• _Directions_: Write the material out again exactly as it stands.

=======

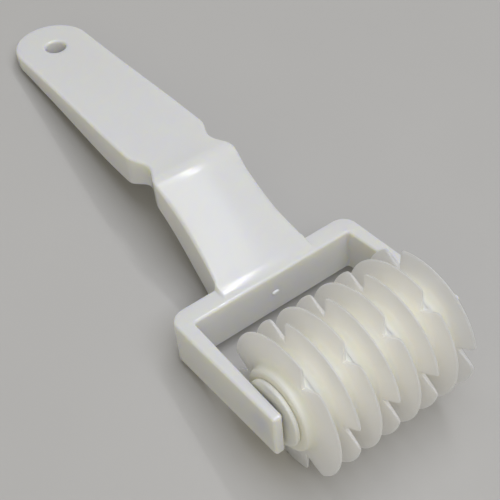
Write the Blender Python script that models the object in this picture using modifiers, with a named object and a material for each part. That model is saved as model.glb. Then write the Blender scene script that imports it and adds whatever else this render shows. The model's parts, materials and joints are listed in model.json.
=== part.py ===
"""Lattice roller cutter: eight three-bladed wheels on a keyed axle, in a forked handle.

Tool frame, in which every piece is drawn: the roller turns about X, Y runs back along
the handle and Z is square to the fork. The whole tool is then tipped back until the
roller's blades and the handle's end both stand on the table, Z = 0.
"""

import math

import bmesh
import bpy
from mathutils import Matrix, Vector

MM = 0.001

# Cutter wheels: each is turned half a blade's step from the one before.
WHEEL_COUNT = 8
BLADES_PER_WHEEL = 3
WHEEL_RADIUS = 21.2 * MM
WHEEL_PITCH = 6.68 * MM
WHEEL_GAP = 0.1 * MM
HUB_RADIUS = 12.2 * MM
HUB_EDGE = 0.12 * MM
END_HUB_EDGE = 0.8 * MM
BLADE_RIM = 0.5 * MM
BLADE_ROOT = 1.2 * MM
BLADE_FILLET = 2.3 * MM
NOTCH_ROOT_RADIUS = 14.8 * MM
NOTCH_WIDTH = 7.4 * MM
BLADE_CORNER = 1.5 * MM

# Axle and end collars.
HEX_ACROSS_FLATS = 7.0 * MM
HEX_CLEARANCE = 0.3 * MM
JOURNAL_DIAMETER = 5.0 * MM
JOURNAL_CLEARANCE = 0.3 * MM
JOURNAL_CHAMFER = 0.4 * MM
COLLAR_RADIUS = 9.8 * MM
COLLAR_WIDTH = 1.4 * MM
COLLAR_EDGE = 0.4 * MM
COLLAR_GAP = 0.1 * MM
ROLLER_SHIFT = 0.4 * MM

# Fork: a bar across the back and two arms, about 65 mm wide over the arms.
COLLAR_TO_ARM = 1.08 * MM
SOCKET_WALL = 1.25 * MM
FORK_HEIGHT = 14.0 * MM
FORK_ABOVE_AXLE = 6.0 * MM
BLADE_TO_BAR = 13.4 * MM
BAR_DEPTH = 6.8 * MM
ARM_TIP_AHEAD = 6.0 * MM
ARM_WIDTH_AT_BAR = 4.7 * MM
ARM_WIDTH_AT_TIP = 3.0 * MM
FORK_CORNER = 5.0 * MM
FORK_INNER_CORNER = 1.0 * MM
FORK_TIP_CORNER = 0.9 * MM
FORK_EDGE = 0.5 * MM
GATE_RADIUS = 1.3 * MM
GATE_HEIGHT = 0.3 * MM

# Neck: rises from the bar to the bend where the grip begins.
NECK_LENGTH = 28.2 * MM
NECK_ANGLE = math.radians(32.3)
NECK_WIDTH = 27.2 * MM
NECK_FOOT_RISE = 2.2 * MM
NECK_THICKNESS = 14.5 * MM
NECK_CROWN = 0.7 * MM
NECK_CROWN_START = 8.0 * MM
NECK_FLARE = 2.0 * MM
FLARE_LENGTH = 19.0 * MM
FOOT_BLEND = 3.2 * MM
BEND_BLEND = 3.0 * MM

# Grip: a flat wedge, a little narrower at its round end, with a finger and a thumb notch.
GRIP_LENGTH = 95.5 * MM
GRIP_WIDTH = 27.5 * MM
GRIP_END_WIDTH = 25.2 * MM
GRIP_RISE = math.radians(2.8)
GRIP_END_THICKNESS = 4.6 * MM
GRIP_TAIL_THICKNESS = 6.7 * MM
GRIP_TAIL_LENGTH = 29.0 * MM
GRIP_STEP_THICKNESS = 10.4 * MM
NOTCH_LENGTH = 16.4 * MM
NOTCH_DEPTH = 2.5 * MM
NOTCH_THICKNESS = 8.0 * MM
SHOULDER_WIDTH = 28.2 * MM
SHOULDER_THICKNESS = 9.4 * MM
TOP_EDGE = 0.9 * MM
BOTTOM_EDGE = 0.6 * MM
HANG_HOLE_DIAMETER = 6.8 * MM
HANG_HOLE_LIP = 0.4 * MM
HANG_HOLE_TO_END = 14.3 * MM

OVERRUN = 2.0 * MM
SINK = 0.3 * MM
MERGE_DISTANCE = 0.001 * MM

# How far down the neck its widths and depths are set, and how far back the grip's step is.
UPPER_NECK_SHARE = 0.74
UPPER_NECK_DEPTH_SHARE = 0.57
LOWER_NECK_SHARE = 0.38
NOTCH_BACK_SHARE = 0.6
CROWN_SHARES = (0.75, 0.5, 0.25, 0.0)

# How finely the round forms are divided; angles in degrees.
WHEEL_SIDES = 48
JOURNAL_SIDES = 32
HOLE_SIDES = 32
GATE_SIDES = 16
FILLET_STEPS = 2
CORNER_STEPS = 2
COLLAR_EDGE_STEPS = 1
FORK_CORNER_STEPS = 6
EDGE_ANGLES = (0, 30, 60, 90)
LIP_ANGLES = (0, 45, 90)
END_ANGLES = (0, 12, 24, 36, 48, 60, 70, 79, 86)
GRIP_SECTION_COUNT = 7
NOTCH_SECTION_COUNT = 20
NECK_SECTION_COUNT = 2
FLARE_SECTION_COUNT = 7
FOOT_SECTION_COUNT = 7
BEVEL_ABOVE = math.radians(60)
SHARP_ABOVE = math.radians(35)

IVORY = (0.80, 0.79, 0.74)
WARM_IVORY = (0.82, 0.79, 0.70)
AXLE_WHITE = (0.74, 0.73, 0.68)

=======

• _Result below_:
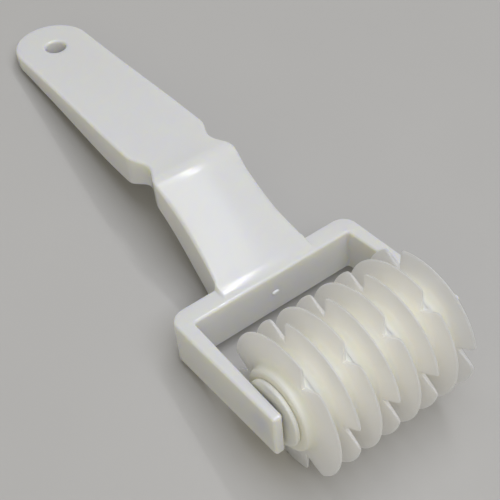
Write the Blender Python script that models the object in this picture using modifiers, with a named object and a material for each part. That model is saved as model.glb. Then write the Blender scene script that imports it and adds whatever else this render shows. The model's parts, materials and joints are listed in model.json.
=== part.py ===
"""Lattice roller cutter: eight three-bladed wheels on a keyed axle, in a forked handle.

Tool frame, in which every piece is drawn: the roller turns about X, Y runs back along
the handle and Z is square to the fork. The whole tool is then tipped back until the
roller's blades and the handle's end both stand on the table, Z = 0.
"""

import math

import bmesh
import bpy
from mathutils import Matrix, Vector

MM = 0.001

# Cutter wheels: each is turned half a blade's step from the one before.
WHEEL_COUNT = 8
BLADES_PER_WHEEL = 3
WHEEL_RADIUS = 21.2 * MM
WHEEL_PITCH = 6.68 * MM
WHEEL_GAP = 0.1 * MM
HUB_RADIUS = 12.2 * MM
HUB_EDGE = 0.12 * MM
END_HUB_EDGE = 0.8 * MM
BLADE_RIM = 0.5 * MM
BLADE_ROOT = 1.2 * MM
BLADE_FILLET = 2.3 * MM
NOTCH_ROOT_RADIUS = 14.8 * MM
NOTCH_WIDTH = 7.4 * MM
BLADE_CORNER = 1.5 * MM

# Axle and end collars.
HEX_ACROSS_FLATS = 7.0 * MM
HEX_CLEARANCE = 0.3 * MM
JOURNAL_DIAMETER = 5.0 * MM
JOURNAL_CLEARANCE = 0.3 * MM
JOURNAL_CHAMFER = 0.4 * MM
COLLAR_RADIUS = 9.8 * MM
COLLAR_WIDTH = 1.4 * MM
COLLAR_EDGE = 0.4 * MM
COLLAR_GAP = 0.1 * MM
ROLLER_SHIFT = 0.4 * MM

# Fork: a bar across the back and two arms, about 65 mm wide over the arms.
COLLAR_TO_ARM = 1.08 * MM
SOCKET_WALL = 1.25 * MM
FORK_HEIGHT = 14.0 * MM
FORK_ABOVE_AXLE = 6.0 * MM
BLADE_TO_BAR = 13.4 * MM
BAR_DEPTH = 6.8 * MM
ARM_TIP_AHEAD = 6.0 * MM
ARM_WIDTH_AT_BAR = 4.7 * MM
ARM_WIDTH_AT_TIP = 3.0 * MM
FORK_CORNER = 5.0 * MM
FORK_INNER_CORNER = 1.0 * MM
FORK_TIP_CORNER = 0.9 * MM
FORK_EDGE = 0.5 * MM
GATE_RADIUS = 1.3 * MM
GATE_HEIGHT = 0.3 * MM

# Neck: rises from the bar to the bend where the grip begins.
NECK_LENGTH = 28.2 * MM
NECK_ANGLE = math.radians(32.3)
NECK_WIDTH = 27.2 * MM
NECK_FOOT_RISE = 2.2 * MM
NECK_THICKNESS = 14.5 * MM
NECK_CROWN = 0.7 * MM
NECK_CROWN_START = 8.0 * MM
NECK_FLARE = 2.0 * MM
FLARE_LENGTH = 19.0 * MM
FOOT_BLEND = 3.2 * MM
BEND_BLEND = 3.0 * MM

# Grip: a flat wedge, a little narrower at its round end, with a finger and a thumb notch.
GRIP_LENGTH = 95.5 * MM
GRIP_WIDTH = 27.5 * MM
GRIP_END_WIDTH = 25.2 * MM
GRIP_RISE = math.radians(2.8)
GRIP_END_THICKNESS = 4.6 * MM
GRIP_TAIL_THICKNESS = 6.7 * MM
GRIP_TAIL_LENGTH = 29.0 * MM
GRIP_STEP_THICKNESS = 10.4 * MM
NOTCH_LENGTH = 16.4 * MM
NOTCH_DEPTH = 2.5 * MM
NOTCH_THICKNESS = 8.0 * MM
SHOULDER_WIDTH = 28.2 * MM
SHOULDER_THICKNESS = 9.4 * MM
TOP_EDGE = 0.9 * MM
BOTTOM_EDGE = 0.6 * MM
HANG_HOLE_DIAMETER = 6.8 * MM
HANG_HOLE_LIP = 0.4 * MM
HANG_HOLE_TO_END = 14.3 * MM

OVERRUN = 2.0 * MM
SINK = 0.3 * MM
MERGE_DISTANCE = 0.001 * MM

# How far down the neck its widths and depths are set, and how far back the grip's step is.
UPPER_NECK_SHARE = 0.74
UPPER_NECK_DEPTH_SHARE = 0.57
LOWER_NECK_SHARE = 0.38
NOTCH_BACK_SHARE = 0.6
CROWN_SHARES = (0.75, 0.5, 0.25, 0.0)

# How finely the round forms are divided; angles in degrees.
WHEEL_SIDES = 48
JOURNAL_SIDES = 32
HOLE_SIDES = 32
GATE_SIDES = 16
FILLET_STEPS = 2
CORNER_STEPS = 2
COLLAR_EDGE_STEPS = 1
FORK_CORNER_STEPS = 6
EDGE_ANGLES = (0, 30, 60, 90)
LIP_ANGLES = (0, 45, 90)
END_ANGLES = (0, 12, 24, 36, 48, 60, 70, 79, 86)
GRIP_SECTION_COUNT = 7
NOTCH_SECTION_COUNT = 20
NECK_SECTION_COUNT = 2
FLARE_SECTION_COUNT = 7
FOOT_SECTION_COUNT = 7
BEVEL_ABOVE = math.radians(60)
SHARP_ABOVE = math.radians(35)

IVORY = (0.80, 0.79, 0.74)
WARM_IVORY = (0.82, 0.79, 0.70)
AXLE_WHITE = (0.74, 0.73, 0.68)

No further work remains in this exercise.